Também ligado à Z-13, o carioca Eduardo Felipe da Silva Nora, 61, pesca desde a infância. Hoje, usa uma lancha que se diferencia da maioria dos pequenos barcos movidos a óleo diesel na colônia. O equipamento, segundo ele, permite pescar 15 quilômetros mar adentro.
“Antigamente, o jovem vinha com o pai e ingressava na pescaria. Hoje, a maioria consegue trabalho que não tem risco. Não trabalha sábado e domingo.

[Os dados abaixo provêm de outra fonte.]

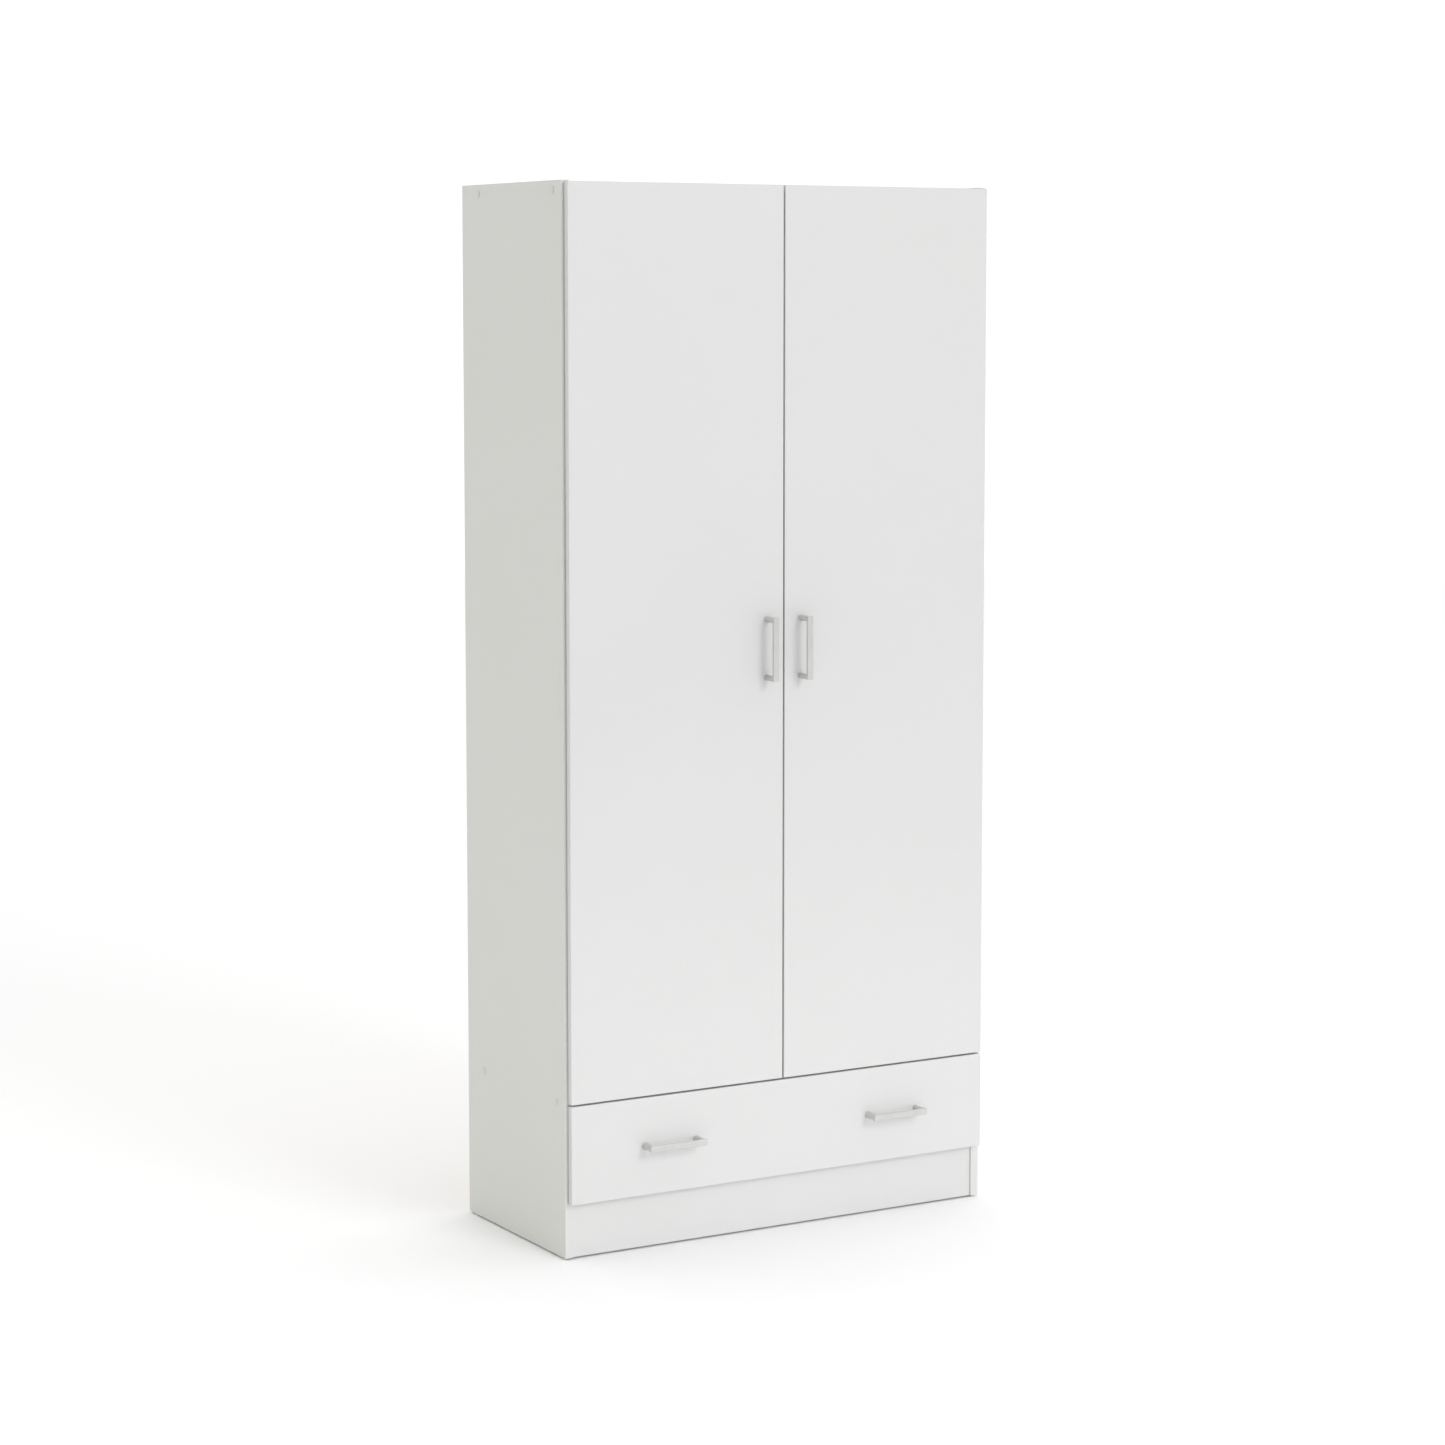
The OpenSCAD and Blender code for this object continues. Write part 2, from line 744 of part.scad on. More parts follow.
module handle_leg() {
    square([leg_t, handle_w - 2 * leg_round], center = true);
    square([leg_t - 2 * leg_round, handle_w], center = true);
    for (x = [-1, 1], z = [-1, 1])
        translate([x * (leg_t / 2 - leg_round), z * (handle_w / 2 - leg_round)]) circle(r = leg_round);
}

module handle_holes(r) {
    for (s = [-1, 1]) translate([s * handle_cc / 2, door_back_y + cut, 0]) to_front()
        cylinder(r = r, h = door_t + handle_screw_grip + cut + slack);
}

module handle_screws() {
    color(steel) for (s = [-1, 1]) translate([s * handle_cc / 2, door_back_y, 0]) to_front() {
        cylinder(r = handle_screw_r, h = door_t + handle_screw_grip);
        domed_head(handle_top_r, handle_head_r, handle_head_t) cross(handle_recess, handle_recess_t);
    }
}

module cup_screws() {
    color(steel) at_cup_screws() flat_screw(cup_screw_len, flange_t);
}

module door_bumpers() {
    color(nylon) for (z = [door_z0 + bumper_up, top_z + board_t / 2])
        translate([-bumper_x, door_back_y, z]) to_back() cylinder(r1 = bumper_r, r2 = bumper_top_r, h = bumper_t);
}

// Drawer ----------------------------------------------------------------------------

module drawer_front() {
    color(white) difference() {
        board([-door_edge, door_face_y, drawer_front_z], [door_edge, door_back_y, drawer_front_z + drawer_front_h]);
        bottom_slot([-box_x + box_t - groove_side, door_back_y - groove_front], [box_x - box_t + groove_side, door_back_y + cut]);
        both_sides() {
            at_drawer_handle() handle_holes(door_hole_r);
            at_lug_screws() screw_pilot(lug_screw_len);
        }
    }
}

// Slot for the drawer bottom, over a rectangle in plan
module bottom_slot(low, high) {
    z = box_z + groove_up;
    board([low[0], low[1], z], [high[0], high[1], z + bottom_t + 2 * groove_play]);
}

module drawer_side() {
    color(white) difference() {
        board([-box_x, door_back_y, box_z], [-box_x + box_t, box_rear, box_z + box_h]);
        bottom_slot([-box_x + box_t - groove_side, door_back_y - cut], [-box_x + box_t + cut, box_rear + cut]);
        at_drawer_runner_screws() screw_pilot(side_screw_len);
        at_box_screws() box_screw(slack);
    }
}

module drawer_back() {
    color(white) difference() {
        board([-box_x + box_t, box_rear - box_t, box_z + groove_up + bottom_t + 2 * groove_play],
              [box_x - box_t, box_rear, box_z + box_h]);
        both_sides() at_box_screws() box_screw(slack);
    }
}

module drawer_bottom() {
    reach = box_x - box_t + groove_side - 2 * groove_play;
    z = box_z + groove_up + groove_play;
    color(white) board([-reach, door_back_y - groove_front + groove_play, z], [reach, box_rear, z + bottom_t]);
}

// Countersunk screw along +Z, its head flush with the drawer side
module box_screw(grow = 0) {
    cylinder(r1 = box_screw_head_r + grow, r2 = box_screw_r + grow, h = box_screw_head_t);
    translate([0, 0, box_screw_head_t - grow]) cylinder(r = box_screw_r + grow, h = box_screw_len - box_screw_head_t + 2 * grow);
}

module drawer_screws() {
    color(steel) both_sides() {
        at_box_screws() difference() {
            box_screw();
            cross(recess, recess_t);
        }
        at_drawer_runner_screws() flat_screw(side_screw_len, sheet_t);
        at_lug_screws() fitting_screw(lug_screw_len);
    }
}

// Roller runners, left hand. The cabinet member is a channel with a roller at its
// front end. The drawer member wraps the box's lower edge and has a roller at its rear.
module runner_frame() {
    translate([-in_x, 0, box_z]) children();
}

module axle(len) {
    cylinder(r = axle_r, h = len);
    translate([0, 0, len]) cylinder(r = axle_head_r, h = axle_head_t);
}

module runner_cabinet() {
    y0 = case_y + runner_setback;
    y1 = y0 + channel_len;
    color(white) runner_frame() {
        difference() {
            board([0, y0, -sheet_t], [sheet_t, y1, channel_top + sheet_t]);
            for (y = runner_screw_ys) translate([-cut, y, rear_roller_up]) to_right() cylinder(r = fitting_hole_r, h = sheet_t + 2 * cut);
        }
        board([0, y0, -sheet_t], [channel_w, y1, 0]);
        board([0, front_roller_y + front_cut, channel_top], [channel_w, y1, channel_top + sheet_t]);
        translate([0, front_roller_y, front_roller_up]) to_right() axle(front_roller_x + roller_w + axle_end);
    }
}

module runner_drawer() {
    y0 = door_back_y;
    y1 = box_rear;
    color(white) runner_frame() difference() {
        union() {
            board([runner_web, y0, -sheet_t], [runner_space, y1, flange_under + sheet_t]);
            board([runner_web, y0, -sheet_t], [runner_space + box_t, y1, 0]);
            board([flange_reach, y0, flange_under], [runner_space, y1, flange_under + sheet_t]);
            board([lug_reach, y0, lug_z[0]], [runner_space, y0 + sheet_t, lug_z[1]]);
            board([runner_web, y0, flange_under], [runner_space, y0 + lug_side, lug_z[1]]);
            translate([runner_web, rear_roller_y, rear_roller_up]) to_left() axle(runner_web - rear_roller_x + axle_end);
        }
        for (y = drawer_screw_ys) translate([runner_web - cut, y, drawer_screw_up]) to_right() cylinder(r = fitting_hole_r, h = sheet_t + cut);
        for (up = lug_screws) translate([lug_screw_x, y0 - cut, up]) to_back() cylinder(r = fitting_hole_r, h = sheet_t + 2 * cut);
    }
}

module roller() {
    difference() {
        cylinder(r = roller_r, h = roller_w);
        translate([0, 0, -cut]) cylinder(r = axle_r + axle_slack, h = roller_w + 2 * cut);
    }
}

module front_rollers() {
    color(nylon) both_sides() runner_frame()
        translate([front_roller_x, front_roller_y, front_roller_up]) to_right() roller();
}

module rear_rollers() {
    color(nylon) both_sides() runner_frame()
        translate([rear_roller_x, rear_roller_y, rear_roller_up]) to_right() roller();
}

// Nodes ---------------------------------------------------------------------------------

mirrored("left") side_panel();  // side_panel_left
mirrored("right") side_panel();  // side_panel_right
top_panel();
divider_shelf();
hat_shelf();
plinth_front();
plinth_rear();
plinth_dowels();
mirrored("left") back_panel();  // back_panel_left
mirrored("right") back_panel();  // back_panel_right
back_joint_strip();
back_nails();
confirmat_screws();
screw_caps();
floor_glides();
shelf_pins();
clothes_rail();
rail_brackets();
wall_brackets();
panel_screws();
mirrored("left") runner_cabinet();  // runner_cabinet_left
mirrored("right") runner_cabinet();  // runner_cabinet_right
hinge_plates();
for (side = ["left", "right"], n = [1:3]) {
    mirrored(side) hinge_arm(n);
    mirrored(side) hinge_cup(n);
}
for (side = ["left", "right"]) {
    mirrored(side) hinge_links();
    mirrored(side) door();
    mirrored(side) at_door_handle() handle();
    mirrored(side) at_door_handle() handle_screws();
    mirrored(side) cup_screws();
    mirrored(side) door_bumpers();
    mirrored(side) drawer_side();
    mirrored(side) at_drawer_handle() handle();
    mirrored(side) runner_drawer();
}
drawer_front();
drawer_back();
drawer_bottom();
both_sides() at_drawer_handle() handle_screws();  // drawer_handle_screws
drawer_screws();
front_rollers();
rear_rollers();
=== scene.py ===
"""A white two-door wardrobe with one drawer: finished boards, fittings and a plain studio.

Lengths are in metres. +Z is up, the doors face -Y and +X is to the right seen from the front.
"""

import json
import math

import bmesh
import bpy
from bpy.props import (
    FloatProperty,
    FloatVectorProperty,
    IntProperty,
    PointerProperty,
)
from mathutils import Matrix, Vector


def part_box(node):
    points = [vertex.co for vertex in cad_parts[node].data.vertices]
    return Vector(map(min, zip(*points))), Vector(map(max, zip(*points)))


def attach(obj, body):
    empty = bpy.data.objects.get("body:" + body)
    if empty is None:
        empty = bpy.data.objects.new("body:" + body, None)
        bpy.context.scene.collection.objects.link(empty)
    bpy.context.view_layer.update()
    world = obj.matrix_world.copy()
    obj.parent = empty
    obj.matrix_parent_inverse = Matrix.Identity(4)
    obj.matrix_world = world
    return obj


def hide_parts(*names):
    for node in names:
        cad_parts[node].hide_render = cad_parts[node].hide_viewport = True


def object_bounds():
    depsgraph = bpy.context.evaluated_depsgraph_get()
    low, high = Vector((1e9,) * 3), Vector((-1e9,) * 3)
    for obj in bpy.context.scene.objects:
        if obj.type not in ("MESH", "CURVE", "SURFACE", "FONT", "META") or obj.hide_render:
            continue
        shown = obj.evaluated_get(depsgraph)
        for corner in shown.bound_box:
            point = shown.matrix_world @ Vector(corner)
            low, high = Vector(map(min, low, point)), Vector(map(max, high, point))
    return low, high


bl_info = {
    "name": "Two-door wardrobe",
    "version": (1, 0, 0),
    "blender": (4, 5, 0),
    "location": "3D View > Sidebar > Wardrobe",
    "description": "Finishes the boards and fittings of a two-door wardrobe with a drawer",
    "category": "Object",
}

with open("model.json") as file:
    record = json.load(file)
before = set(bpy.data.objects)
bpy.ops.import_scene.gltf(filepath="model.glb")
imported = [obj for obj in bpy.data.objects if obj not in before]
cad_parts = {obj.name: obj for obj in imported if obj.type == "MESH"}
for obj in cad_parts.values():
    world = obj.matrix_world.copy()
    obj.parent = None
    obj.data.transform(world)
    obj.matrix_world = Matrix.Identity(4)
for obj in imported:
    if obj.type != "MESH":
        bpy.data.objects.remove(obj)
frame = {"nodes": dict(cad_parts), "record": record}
CAD_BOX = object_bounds()
BODY_OF = {
    node: body
    for body, nodes in frame["record"]["behaviour"]["bodies"].items()
    for node in nodes
}
HANDS = ("left", "right")
HINGES = (1, 2, 3)

# Names of a board's six sides: axis and direction
LEFT, RIGHT, FRONT, BACK, BOTTOM, TOP = (0, -1), (0, 1), (1, -1), (1, 1), (2, -1), (2, 1)

# Material slots of a board: its two big sides, an edge with a band, and bare board
FACE, BAND, BARE = range(3)

# Corners closer than WELD are one, and what is closer than ON_SIDE to a side of the box is on it
WELD = 1e-6
ON_SIDE = 1e-4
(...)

Tem até preconceito com a pescaria”, afirma Nora.
Na visão do pescador, o futuro da Z-13 depende de iniciativas voltadas à atração de mais turistas para o local. “Fomentar o turismo é fundamental.”
ATIVIDADE ESTÁ ENTRE AS QUE PAGAM MENOS
No segundo trimestre de 2023, o Brasil tinha quase 306,3 mil trabalhadores ocupados como pescadores, conforme levantamento do economista Bruno Imaizumi, da LCA Consultores.
A análise abrange 427 ocupações que constam na Pnad Contínua (Pesquisa Nacional por Amostra de Domicílios Contínua), divulgada pelo IBGE (Instituto Brasileiro de Geografia e Estatística).
Os pescadores tinham o quarto menor rendimento dessa lista. No segundo trimestre deste ano, a renda média do trabalho da categoria foi estimada em R$ 736 por mês. A quantia equivale a menos de um salário mínimo (hoje em R$ 1.320).
O rendimento médio dos pescadores só superava os ganhos dos trabalhadores de tratamento e preparação de madeira (R$ 602), carregadores de água e coletores de lenha (R$ 588) e artistas criativos e interpretativos não classificados anteriormente (R$ 509). A maior renda do levantamento foi a dos juízes: R$ 24,7 mil.
Já os trabalhadores descritos como dirigentes de produção da aquicultura e pesca tinham um rendimento médio de R$ R$ 7.924, por mês, no mesmo período. A categoria somava 2.396 ocupados no segundo trimestre.
A análise ainda contabiliza 20,6 mil trabalhadores elementares de caça, pesca e aquicultura no país. Nesse grupo, o rendimento médio foi de R$ 1.042 por mês. Os trabalhadores elementares podem envolver funções diversas dentro de um setor econômico.